▼
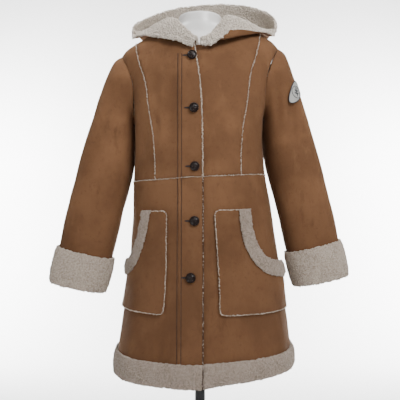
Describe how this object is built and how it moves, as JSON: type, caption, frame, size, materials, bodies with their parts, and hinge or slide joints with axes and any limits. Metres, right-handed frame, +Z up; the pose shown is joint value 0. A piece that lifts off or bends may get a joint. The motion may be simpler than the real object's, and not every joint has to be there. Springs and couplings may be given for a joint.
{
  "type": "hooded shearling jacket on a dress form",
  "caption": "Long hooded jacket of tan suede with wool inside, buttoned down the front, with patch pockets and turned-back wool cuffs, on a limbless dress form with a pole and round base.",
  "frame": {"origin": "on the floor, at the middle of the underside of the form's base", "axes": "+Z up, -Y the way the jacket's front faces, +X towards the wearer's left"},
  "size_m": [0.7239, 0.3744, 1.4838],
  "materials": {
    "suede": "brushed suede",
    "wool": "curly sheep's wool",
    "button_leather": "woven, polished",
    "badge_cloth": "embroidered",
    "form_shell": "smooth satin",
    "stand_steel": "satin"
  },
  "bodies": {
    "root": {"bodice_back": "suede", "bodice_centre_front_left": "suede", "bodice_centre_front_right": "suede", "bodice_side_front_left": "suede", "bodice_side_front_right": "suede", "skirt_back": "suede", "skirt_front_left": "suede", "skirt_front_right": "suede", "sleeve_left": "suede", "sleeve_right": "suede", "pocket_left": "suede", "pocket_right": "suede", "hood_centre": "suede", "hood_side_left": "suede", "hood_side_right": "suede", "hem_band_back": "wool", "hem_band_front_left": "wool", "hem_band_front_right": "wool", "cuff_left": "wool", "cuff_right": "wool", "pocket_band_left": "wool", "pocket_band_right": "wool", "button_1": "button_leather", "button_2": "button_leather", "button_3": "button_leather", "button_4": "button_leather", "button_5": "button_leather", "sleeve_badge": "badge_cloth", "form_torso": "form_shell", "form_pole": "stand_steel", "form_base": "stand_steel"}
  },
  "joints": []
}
▲
• EXERCISE INSTRUCTIONS: Print the listing above in its entirety, with every line exact.

• ANSWER TO THIS TASK:
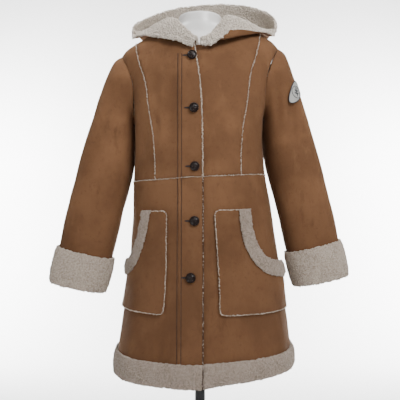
Describe how this object is built and how it moves, as JSON: type, caption, frame, size, materials, bodies with their parts, and hinge or slide joints with axes and any limits. Metres, right-handed frame, +Z up; the pose shown is joint value 0. A piece that lifts off or bends may get a joint. The motion may be simpler than the real object's, and not every joint has to be there. Springs and couplings may be given for a joint.
{
  "type": "hooded shearling jacket on a dress form",
  "caption": "Long hooded jacket of tan suede with wool inside, buttoned down the front, with patch pockets and turned-back wool cuffs, on a limbless dress form with a pole and round base.",
  "frame": {"origin": "on the floor, at the middle of the underside of the form's base", "axes": "+Z up, -Y the way the jacket's front faces, +X towards the wearer's left"},
  "size_m": [0.7239, 0.3744, 1.4838],
  "materials": {
    "suede": "brushed suede",
    "wool": "curly sheep's wool",
    "button_leather": "woven, polished",
    "badge_cloth": "embroidered",
    "form_shell": "smooth satin",
    "stand_steel": "satin"
  },
  "bodies": {
    "root": {"bodice_back": "suede", "bodice_centre_front_left": "suede", "bodice_centre_front_right": "suede", "bodice_side_front_left": "suede", "bodice_side_front_right": "suede", "skirt_back": "suede", "skirt_front_left": "suede", "skirt_front_right": "suede", "sleeve_left": "suede", "sleeve_right": "suede", "pocket_left": "suede", "pocket_right": "suede", "hood_centre": "suede", "hood_side_left": "suede", "hood_side_right": "suede", "hem_band_back": "wool", "hem_band_front_left": "wool", "hem_band_front_right": "wool", "cuff_left": "wool", "cuff_right": "wool", "pocket_band_left": "wool", "pocket_band_right": "wool", "button_1": "button_leather", "button_2": "button_leather", "button_3": "button_leather", "button_4": "button_leather", "button_5": "button_leather", "sleeve_badge": "badge_cloth", "form_torso": "form_shell", "form_pole": "stand_steel", "form_base": "stand_steel"}
  },
  "joints": []
}